St Helens Greyhound Racing and Sports Stadium
- Location: Park Road, Parr, St Helens, Lancashire
- Coordinates: 53°27′28″N 2°42′51″W﻿ / ﻿53.45778°N 2.71417°W
- Opened: football (1901) greyhound racing (1932)
- Closed: 1993

= St Helens Greyhound Racing and Sports Stadium =

English greyhound racing venue

St Helens Greyhound Racing and Sports Stadium was a greyhound racing and former football stadium off Park Road in Parr, St Helens, Lancashire

==Origins==
A football ground known as the Primrose Ground was constructed for the St Helens Town Football Club in 1901. It was located on the east side of the Star Inn Race Ground and on the north side of Park Road and south of the St Helens Canal and the London and North Eastern Railway St. Helens branch.

==Football==
The football team played at the ground from 1901 to 1929.

==Greyhound racing==
The stadium underwent major renovation in 1932 to accommodate a greyhound track. The first meeting held at the Park Road stadium was on 5 November 1932. The racing was independent (not affiliated to the sports governing body the National Greyhound Racing Club).

In the 1960s the track circumference was 410 yards and was owned by the St Helens Greyhound Racing and Sports Stadium Ltd. Race days were Tuesday and Friday evenings at 7.45pm with an 'Inside hare' system and photo finish installed. The main race distance was 487 yards and facilities included two refreshment bars and a licensed bar.

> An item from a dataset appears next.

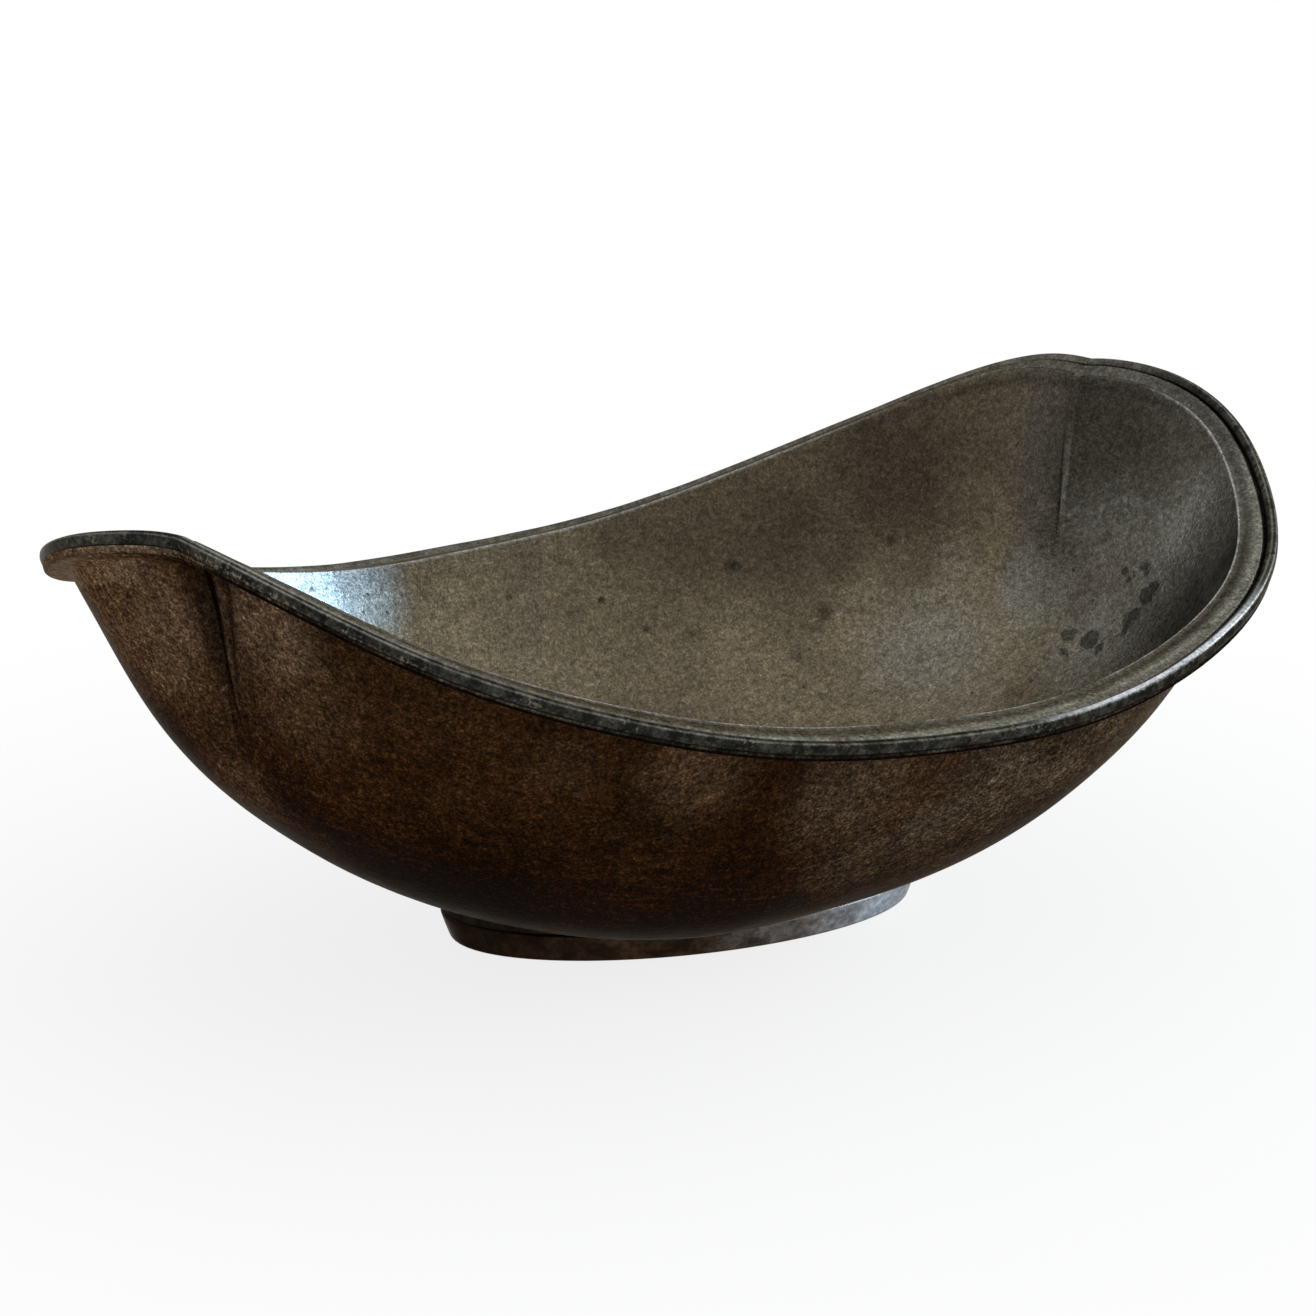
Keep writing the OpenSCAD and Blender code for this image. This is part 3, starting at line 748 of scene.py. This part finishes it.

During the 1980s additional race distances of 275, 493 and 680 yards had been introduced. The main races were the St Helens Derby and the majority of races were handicap races. Facilities had improved with a computerised totalisator, renovated kennels, a glass fronted stand and parking for 200 vehicles.

==Closure==
The stadium closed on 5 Mar 1993 and the site today is Broadoak Manor nursing home. Within days of the last greyhound meeting the stadium was burned down. Within four months a new operation had started at the Hoghton Road Stadium.